---------- SUPPLIED ENTRIES

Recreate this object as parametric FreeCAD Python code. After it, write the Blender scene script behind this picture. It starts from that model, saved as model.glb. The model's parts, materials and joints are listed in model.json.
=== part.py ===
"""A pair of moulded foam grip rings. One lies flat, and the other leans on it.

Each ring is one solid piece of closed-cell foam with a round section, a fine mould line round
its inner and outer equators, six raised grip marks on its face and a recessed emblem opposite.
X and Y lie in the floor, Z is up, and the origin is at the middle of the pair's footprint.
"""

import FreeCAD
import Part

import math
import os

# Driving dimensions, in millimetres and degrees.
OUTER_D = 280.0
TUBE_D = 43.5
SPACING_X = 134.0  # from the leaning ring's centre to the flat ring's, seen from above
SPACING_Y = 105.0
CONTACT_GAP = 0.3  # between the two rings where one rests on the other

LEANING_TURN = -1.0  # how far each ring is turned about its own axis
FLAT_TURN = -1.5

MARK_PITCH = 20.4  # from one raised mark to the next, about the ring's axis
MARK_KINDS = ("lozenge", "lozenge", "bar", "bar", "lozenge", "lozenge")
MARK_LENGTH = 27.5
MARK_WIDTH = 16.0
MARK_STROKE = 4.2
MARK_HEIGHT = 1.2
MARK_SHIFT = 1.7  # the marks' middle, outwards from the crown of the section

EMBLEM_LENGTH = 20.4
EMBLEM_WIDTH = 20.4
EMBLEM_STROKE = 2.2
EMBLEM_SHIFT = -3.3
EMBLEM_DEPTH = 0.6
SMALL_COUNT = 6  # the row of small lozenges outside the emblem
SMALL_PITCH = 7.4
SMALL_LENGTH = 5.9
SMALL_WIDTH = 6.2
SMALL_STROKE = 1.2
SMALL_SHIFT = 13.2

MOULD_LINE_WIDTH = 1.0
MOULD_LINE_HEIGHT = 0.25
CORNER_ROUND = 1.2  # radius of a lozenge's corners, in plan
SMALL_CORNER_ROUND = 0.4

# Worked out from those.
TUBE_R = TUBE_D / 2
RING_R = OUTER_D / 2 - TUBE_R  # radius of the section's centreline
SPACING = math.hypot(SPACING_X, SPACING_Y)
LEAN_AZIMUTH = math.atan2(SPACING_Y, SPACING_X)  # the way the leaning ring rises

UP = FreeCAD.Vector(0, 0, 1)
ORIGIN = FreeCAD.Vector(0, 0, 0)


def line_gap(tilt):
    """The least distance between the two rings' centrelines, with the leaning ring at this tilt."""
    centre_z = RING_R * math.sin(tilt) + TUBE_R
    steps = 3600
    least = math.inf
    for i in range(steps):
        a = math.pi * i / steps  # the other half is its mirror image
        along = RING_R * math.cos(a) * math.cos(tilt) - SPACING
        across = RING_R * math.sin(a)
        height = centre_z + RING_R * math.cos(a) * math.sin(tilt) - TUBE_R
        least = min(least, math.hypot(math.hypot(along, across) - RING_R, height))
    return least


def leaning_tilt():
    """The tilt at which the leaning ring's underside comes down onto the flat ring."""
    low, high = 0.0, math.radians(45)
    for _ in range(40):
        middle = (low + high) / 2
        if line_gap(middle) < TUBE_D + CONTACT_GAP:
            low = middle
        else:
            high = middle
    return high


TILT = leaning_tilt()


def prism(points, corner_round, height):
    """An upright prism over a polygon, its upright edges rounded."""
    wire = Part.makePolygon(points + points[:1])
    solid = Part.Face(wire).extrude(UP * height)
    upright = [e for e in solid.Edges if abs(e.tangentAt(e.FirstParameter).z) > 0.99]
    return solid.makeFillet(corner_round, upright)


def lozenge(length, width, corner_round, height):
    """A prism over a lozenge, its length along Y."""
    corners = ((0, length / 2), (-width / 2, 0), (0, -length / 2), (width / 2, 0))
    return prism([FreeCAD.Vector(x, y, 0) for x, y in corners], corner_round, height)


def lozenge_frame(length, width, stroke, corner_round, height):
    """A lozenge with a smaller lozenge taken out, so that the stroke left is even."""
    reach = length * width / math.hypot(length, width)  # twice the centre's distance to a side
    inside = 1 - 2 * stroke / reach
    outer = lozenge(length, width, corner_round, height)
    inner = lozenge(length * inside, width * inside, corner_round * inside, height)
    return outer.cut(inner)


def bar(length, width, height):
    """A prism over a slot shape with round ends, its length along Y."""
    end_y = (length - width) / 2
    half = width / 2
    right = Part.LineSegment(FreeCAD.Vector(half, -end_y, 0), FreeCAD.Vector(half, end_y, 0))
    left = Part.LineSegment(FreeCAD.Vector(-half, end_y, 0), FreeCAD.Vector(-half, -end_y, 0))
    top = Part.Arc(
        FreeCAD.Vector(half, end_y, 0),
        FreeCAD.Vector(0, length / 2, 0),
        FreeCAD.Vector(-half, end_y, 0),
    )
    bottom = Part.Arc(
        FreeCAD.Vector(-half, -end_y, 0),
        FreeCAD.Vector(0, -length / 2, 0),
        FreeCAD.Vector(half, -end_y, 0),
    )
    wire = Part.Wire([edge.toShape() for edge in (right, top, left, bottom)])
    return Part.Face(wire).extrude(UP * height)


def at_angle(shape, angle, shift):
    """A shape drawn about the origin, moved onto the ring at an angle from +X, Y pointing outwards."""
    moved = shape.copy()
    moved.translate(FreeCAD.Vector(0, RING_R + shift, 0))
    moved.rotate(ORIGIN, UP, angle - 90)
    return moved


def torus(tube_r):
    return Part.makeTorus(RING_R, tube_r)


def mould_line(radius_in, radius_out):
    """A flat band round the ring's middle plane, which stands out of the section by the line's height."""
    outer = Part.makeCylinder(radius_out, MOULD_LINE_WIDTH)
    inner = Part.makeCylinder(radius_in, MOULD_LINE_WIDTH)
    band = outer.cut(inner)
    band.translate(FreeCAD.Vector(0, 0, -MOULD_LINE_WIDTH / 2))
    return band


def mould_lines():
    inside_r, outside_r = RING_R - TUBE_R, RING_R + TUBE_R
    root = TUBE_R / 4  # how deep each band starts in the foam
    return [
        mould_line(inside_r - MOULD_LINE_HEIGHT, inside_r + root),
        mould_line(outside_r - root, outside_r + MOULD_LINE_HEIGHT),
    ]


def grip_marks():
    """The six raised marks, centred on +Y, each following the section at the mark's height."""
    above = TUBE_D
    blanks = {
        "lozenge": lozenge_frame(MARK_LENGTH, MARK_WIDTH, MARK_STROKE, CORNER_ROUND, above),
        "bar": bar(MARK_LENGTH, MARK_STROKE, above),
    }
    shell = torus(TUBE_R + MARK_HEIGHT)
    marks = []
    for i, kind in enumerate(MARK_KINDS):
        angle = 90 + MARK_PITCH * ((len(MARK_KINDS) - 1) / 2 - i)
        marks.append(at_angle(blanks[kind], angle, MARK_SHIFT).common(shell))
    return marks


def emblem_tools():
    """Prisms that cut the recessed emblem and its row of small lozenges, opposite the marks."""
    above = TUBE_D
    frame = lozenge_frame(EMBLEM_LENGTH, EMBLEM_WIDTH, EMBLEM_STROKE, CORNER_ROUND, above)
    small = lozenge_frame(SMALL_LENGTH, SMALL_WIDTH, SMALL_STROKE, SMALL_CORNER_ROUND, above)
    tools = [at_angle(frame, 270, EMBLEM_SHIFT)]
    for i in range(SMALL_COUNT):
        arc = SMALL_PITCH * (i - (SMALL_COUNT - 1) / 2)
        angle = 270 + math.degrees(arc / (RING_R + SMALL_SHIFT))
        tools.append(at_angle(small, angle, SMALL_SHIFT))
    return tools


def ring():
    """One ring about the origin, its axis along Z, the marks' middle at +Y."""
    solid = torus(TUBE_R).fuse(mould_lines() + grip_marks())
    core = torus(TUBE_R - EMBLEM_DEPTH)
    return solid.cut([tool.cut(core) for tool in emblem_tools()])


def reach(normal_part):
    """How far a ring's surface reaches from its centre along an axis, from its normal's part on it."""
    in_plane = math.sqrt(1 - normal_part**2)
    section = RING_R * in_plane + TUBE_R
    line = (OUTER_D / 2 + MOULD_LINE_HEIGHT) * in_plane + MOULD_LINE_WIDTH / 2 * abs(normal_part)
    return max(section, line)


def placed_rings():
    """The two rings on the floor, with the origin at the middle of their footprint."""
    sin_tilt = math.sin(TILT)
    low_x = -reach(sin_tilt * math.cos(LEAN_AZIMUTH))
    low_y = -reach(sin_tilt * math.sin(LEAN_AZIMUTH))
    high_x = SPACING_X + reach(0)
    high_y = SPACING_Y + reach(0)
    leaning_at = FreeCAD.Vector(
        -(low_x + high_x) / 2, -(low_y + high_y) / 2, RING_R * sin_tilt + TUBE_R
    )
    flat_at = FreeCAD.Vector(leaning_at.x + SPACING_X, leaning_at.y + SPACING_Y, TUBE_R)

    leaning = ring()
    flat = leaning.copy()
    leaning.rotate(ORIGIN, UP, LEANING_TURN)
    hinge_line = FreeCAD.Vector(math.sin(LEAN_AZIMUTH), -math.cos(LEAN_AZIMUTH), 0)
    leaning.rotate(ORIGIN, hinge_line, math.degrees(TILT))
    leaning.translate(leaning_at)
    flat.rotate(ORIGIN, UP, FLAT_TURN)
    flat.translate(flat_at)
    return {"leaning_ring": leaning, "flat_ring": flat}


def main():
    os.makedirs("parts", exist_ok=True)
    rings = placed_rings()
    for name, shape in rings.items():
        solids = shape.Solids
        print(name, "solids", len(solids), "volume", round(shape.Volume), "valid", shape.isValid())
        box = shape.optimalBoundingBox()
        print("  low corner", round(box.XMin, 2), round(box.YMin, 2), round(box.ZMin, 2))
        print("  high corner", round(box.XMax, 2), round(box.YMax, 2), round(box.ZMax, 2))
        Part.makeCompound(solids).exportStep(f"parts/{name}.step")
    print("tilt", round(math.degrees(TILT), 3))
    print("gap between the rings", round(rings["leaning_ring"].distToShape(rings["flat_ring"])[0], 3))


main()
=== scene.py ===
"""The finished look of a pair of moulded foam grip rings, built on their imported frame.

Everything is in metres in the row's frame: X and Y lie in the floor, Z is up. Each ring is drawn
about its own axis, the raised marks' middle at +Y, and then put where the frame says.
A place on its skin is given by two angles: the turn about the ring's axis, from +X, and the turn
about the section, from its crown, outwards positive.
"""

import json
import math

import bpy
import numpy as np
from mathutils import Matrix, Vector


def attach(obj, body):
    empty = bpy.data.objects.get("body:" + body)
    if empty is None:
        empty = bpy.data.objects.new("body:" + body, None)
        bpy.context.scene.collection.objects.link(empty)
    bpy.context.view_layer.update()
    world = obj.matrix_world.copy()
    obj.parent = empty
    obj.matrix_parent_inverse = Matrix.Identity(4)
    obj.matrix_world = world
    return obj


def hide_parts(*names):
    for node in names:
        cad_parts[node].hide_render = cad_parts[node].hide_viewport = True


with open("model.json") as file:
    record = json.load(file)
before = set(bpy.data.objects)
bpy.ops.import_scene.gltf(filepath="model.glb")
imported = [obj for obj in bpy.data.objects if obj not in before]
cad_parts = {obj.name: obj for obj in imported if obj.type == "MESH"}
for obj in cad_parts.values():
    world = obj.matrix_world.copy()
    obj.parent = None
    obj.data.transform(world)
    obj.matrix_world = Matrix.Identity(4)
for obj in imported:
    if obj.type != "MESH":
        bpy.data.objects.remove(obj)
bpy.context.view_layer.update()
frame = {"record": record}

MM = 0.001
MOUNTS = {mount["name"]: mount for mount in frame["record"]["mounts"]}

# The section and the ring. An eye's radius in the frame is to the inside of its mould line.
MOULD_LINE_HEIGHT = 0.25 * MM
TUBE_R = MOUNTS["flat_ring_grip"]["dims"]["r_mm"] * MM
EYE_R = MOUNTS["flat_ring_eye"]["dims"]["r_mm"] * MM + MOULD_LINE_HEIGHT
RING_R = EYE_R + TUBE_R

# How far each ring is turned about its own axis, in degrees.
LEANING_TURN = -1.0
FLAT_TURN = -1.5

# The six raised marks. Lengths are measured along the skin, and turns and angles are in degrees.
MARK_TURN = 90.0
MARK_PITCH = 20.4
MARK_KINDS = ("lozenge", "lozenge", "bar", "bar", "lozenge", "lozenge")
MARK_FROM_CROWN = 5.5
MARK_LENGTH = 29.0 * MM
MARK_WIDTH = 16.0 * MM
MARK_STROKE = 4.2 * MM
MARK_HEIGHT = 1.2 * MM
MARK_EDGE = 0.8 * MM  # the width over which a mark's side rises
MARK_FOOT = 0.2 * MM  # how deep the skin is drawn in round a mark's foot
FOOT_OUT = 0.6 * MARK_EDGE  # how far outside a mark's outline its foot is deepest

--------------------
---------- SUPPLIED ENTRIES

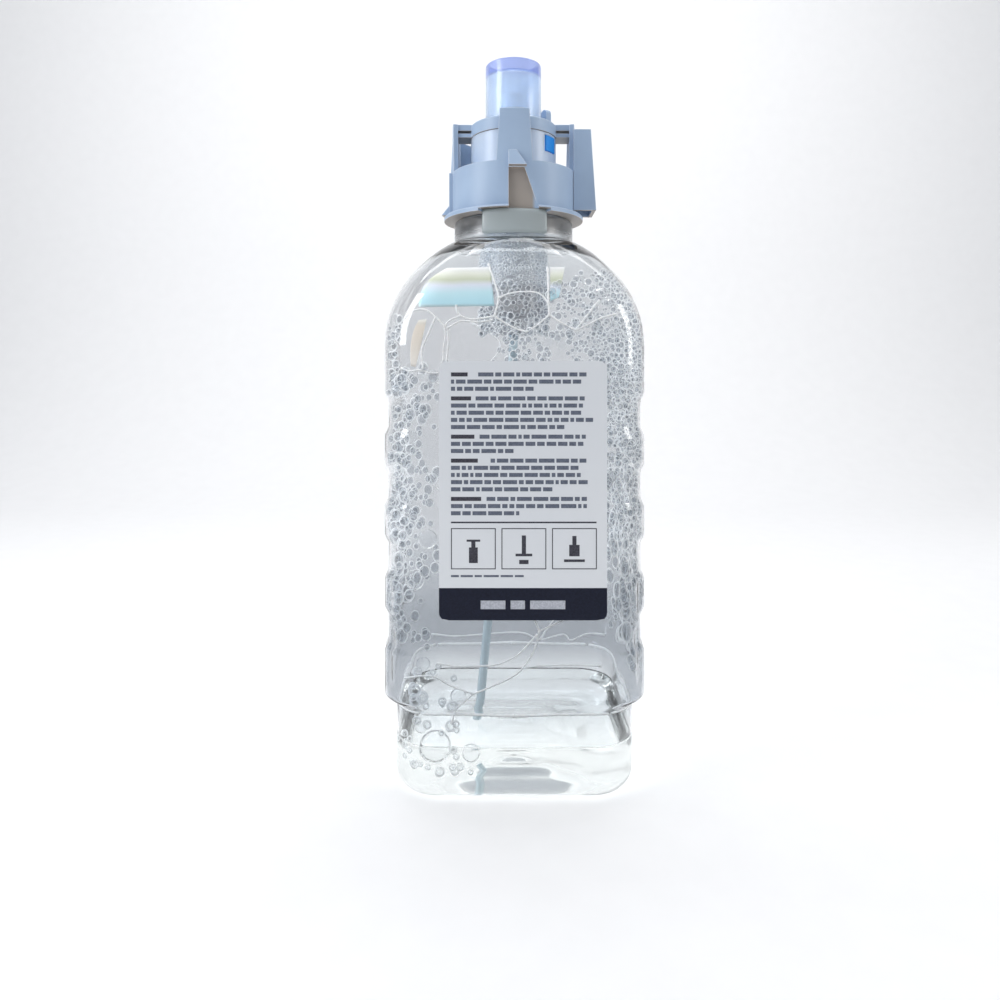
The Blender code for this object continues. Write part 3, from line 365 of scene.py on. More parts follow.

--------------------

= TO BE DONE =
From the records above, transcribe without alteration every line from the one with "if empty is" to the one with "mount for mount", inclusive.

= CORRECT OUTPUT =
    if empty is None:
        empty = bpy.data.objects.new("body:" + body, None)
        bpy.context.scene.collection.objects.link(empty)
    bpy.context.view_layer.update()
    world = obj.matrix_world.copy()
    obj.parent = empty
    obj.matrix_parent_inverse = Matrix.Identity(4)
    obj.matrix_world = world
    return obj


def hide_parts(*names):
    for node in names:
        cad_parts[node].hide_render = cad_parts[node].hide_viewport = True


with open("model.json") as file:
    record = json.load(file)
before = set(bpy.data.objects)
bpy.ops.import_scene.gltf(filepath="model.glb")
imported = [obj for obj in bpy.data.objects if obj not in before]
cad_parts = {obj.name: obj for obj in imported if obj.type == "MESH"}
for obj in cad_parts.values():
    world = obj.matrix_world.copy()
    obj.parent = None
    obj.data.transform(world)
    obj.matrix_world = Matrix.Identity(4)
for obj in imported:
    if obj.type != "MESH":
        bpy.data.objects.remove(obj)
bpy.context.view_layer.update()
frame = {"record": record}

MM = 0.001
MOUNTS = {mount["name"]: mount for mount in frame["record"]["mounts"]}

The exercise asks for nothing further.